This repository demonstrates how to extract text, images, and structured content from PDF documents using pymupdf4llm
in Google Colab. It also includes data preparation for LlamaIndex
for further document analysis and information extraction.
The project involves:
- Converting PDFs to Markdown format.
- Saving extracted content to files.
- Extracting specific pages.
- Preparing data for LlamaIndex.
- Extracting images with specified DPI.
- Chunking content for metadata-rich extraction.
- Detailed word-by-word extraction for comprehensive analysis.
- Markdown Conversion: Convert PDF files to markdown format.
- Save Extracted Content: Save extracted text to a file.
- Page-Specific Extraction: Extract content from specific pages.
- LlamaIndex Compatibility: Prepare extracted data for LlamaIndex processing.
- Image Extraction: Extract images with options for resolution and format.
- Chunked Data Extraction: Extract data in chunks with metadata for context.
- Word-by-Word Extraction: Extract detailed word-level content from PDFs.
Install the required packages:
!pip install pymupdf4llm llama_index
import pymupdf4llm
md_text = pymupdf4llm.to_markdown("test.pdf")
print(md_text)
# Save the extracted content to a Markdown file
import pathlib
pathlib.Path("output.md").write_bytes(md_text.encode())
md_text_pages = pymupdf4llm.to_markdown("test.pdf", pages=[1, 2])
print(md_text_pages)
llama_reader = pymupdf4llm.LlamaMarkdownReader()
llama_docs = llama_reader.load_data("test.pdf")
print(f"LlamaIndex Compatible Data: {len(llama_docs)}")

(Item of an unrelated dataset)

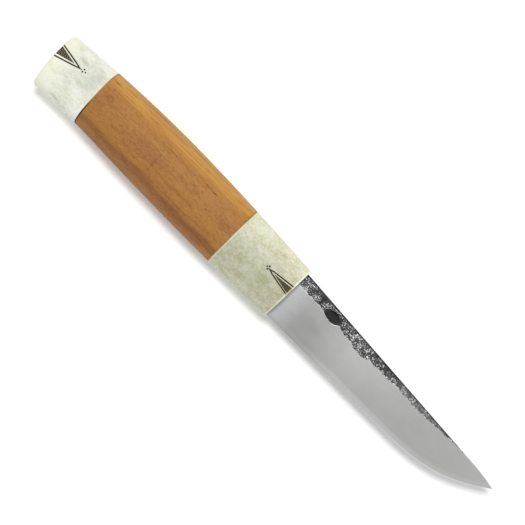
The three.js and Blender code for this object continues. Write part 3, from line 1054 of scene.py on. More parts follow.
def mix(tree, share, first, second, blend="MIX"):
    """Blends two colours."""
    inputs = {0: share, 6: first, 7: second}
    return add(tree, "ShaderNodeMix", inputs, data_type="RGBA", blend_type=blend).outputs[2]


def glaze(tree, colour, tint, mask, share):
    """Lays a tint over a colour through a mask, at a share of its full strength."""
    return mix(tree, calc(tree, "MULTIPLY", mask, share), colour, tint)


def stretch(tree, value, low, high, to_low=0.0, to_high=1.0):
    """Maps low..high to to_low..to_high, eased and held at both ends."""
    inputs = {0: value, 1: low, 2: high, 3: to_low, 4: to_high}
    return add(tree, "ShaderNodeMapRange", inputs, interpolation_type="SMOOTHSTEP").outputs[0]


def noise_at(tree, vector, scale, seed, detail=3.0, roughness=0.5):
    inputs = {"Vector": vector, "W": seed, "Scale": scale, "Detail": detail, "Roughness": roughness}
    return add(tree, "ShaderNodeTexNoise", inputs, noise_dimensions="4D").outputs


def stretch_straight(tree, value, low, high):
    """Maps low..high to 0..1 in a straight line."""
    return add(tree, "ShaderNodeMapRange", {0: value, 1: low, 2: high}).outputs[0]


def ramp(tree, value, stops):
    """A colour ramp over real sizes: stops are (size, colour), in order."""
    low, high = stops[0][0], stops[-1][0]
    node = add(tree, "ShaderNodeValToRGB", {0: stretch_straight(tree, value, low, high)})
    elements = node.color_ramp.elements
    while len(elements) < len(stops):
        elements.new(0.5)
    for element, (size, colour) in zip(elements, stops):
        element.position, element.color = (size - low) / (high - low), colour
    return node.outputs[0]


def level_ramp(tree, value, stops):
    """The same for a plain number instead of a colour: stops are (size, level)."""
    return ramp(tree, value, [(size, (level, level, level, 1.0)) for size, level in stops])


print("shader helpers are ready; white is", swatch(255, 255, 255))

# %% Effect: where on the knife
def knife_place_group():
    tree, given, result = new_tree(
        "knife_place",
        "ShaderNodeTree",
        {"Origin": tuple(knife_origin), "Unit": MM},
        {"Place": "Vector", "Along": "Float", "Across": "Float", "Through": "Float"},
    )
    here = add(tree, "ShaderNodeTexCoord").outputs["Object"]
    moved = vector_calc(tree, "SUBTRACT", here, given["Origin"])
    larger = calc(tree, "DIVIDE", 1.0, given["Unit"])
    place = scaled(tree, moved, larger)
    parts = add(tree, "ShaderNodeSeparateXYZ", {0: place}).outputs
    for value, socket in zip((place, *parts), result):
        tree.links.new(value, socket)
    return tree


knife_place = knife_place_group()
print("knife_place gives:", [item.name for item in knife_place.interface.items_tree if item.in_out == "OUTPUT"])

# %% Effect: grain that runs along the knife
def long_grain_group():
    tree, given, result = new_tree(
        "long_grain",
        "ShaderNodeTree",
        {"Place": ORIGIN, "Length": 30.0, "Width": 0.5, "Wander": 1.0, "Contrast": 1.0, "Seed": 1.0},
        {"Streaks": "Float", "Fibres": "Float"},
    )
    slow = noise_at(tree, given["Place"], 0.045, given["Seed"], 1.0)["Color"]
    swing = vector_calc(tree, "SUBTRACT", slow, (0.5, 0.5, 0.5))
    bent = vector_calc(tree, "ADD", given["Place"], scaled(tree, swing, given["Wander"]))
    cell = add(tree, "ShaderNodeCombineXYZ", {0: given["Length"], 1: given["Width"], 2: given["Width"]}).outputs[0]
    drawn_out = vector_calc(tree, "DIVIDE", bent, cell)
    broad = noise_at(tree, drawn_out, 1.0, given["Seed"], 4.0, 0.6)["Fac"]
    half = calc(tree, "DIVIDE", 0.25, given["Contrast"])
    low, high = calc(tree, "SUBTRACT", 0.5, half), calc(tree, "ADD", 0.5, half)
    tree.links.new(stretch(tree, broad, low, high), result["Streaks"])
    fine = noise_at(tree, drawn_out, 4.0, calc(tree, "ADD", given["Seed"], 9.0), 2.0, 0.7)["Fac"]
    tree.links.new(fine, result["Fibres"])
    return tree


long_grain = long_grain_group()
print("long_grain has", len(long_grain.nodes), "nodes")

# %% Effect: soft clouds
def clouds_group():
    tree, given, result = new_tree(
        "clouds",
        "ShaderNodeTree",
        {"Place": ORIGIN, "Size": 3.0, "Drawn Out": 1.0, "Detail": 3.0, "Low": 0.4, "High": 0.6, "Seed": 1.0},
        {"Mask": "Float", "Height": "Float"},
    )
    cell = add(tree, "ShaderNodeCombineXYZ", {0: given["Drawn Out"], 1: 1.0, 2: 1.0}).outputs[0]
    drawn_out = vector_calc(tree, "DIVIDE", given["Place"], cell)
    scale = calc(tree, "DIVIDE", 1.0, given["Size"])
    cloud = noise_at(tree, drawn_out, scale, given["Seed"], given["Detail"], 0.55)["Fac"]
    tree.links.new(stretch(tree, cloud, given["Low"], given["High"]), result["Mask"])
    tree.links.new(cloud, result["Height"])
    return tree


clouds = clouds_group()
print("clouds has", len(clouds.nodes), "nodes")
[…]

print(llama_docs[0].text[:500])
md_text_images = pymupdf4llm.to_markdown(
doc="test.pdf",
pages=[0, 2],
page_chunks=True,
write_images=True,
image_path="images",
image_format="png",
dpi=300
)
md_text_chunks = pymupdf4llm.to_markdown(
doc="test.pdf",
pages=[0, 1, 2],
page_chunks=True
)
print(md_text_chunks[0])
md_text_words = pymupdf4llm.to_markdown(
doc="test.pdf",
pages=[0, 1, 2],
page_chunks=True,
write_images=True,
image_path="images",
image_format="png",
dpi=300,
extract_words=True
)
print(md_text_words[0]['words'][:5])
The extracted content can be used for further data analysis, NLP applications, or preparing training data for machine learning models.
This project is licensed under the MIT License.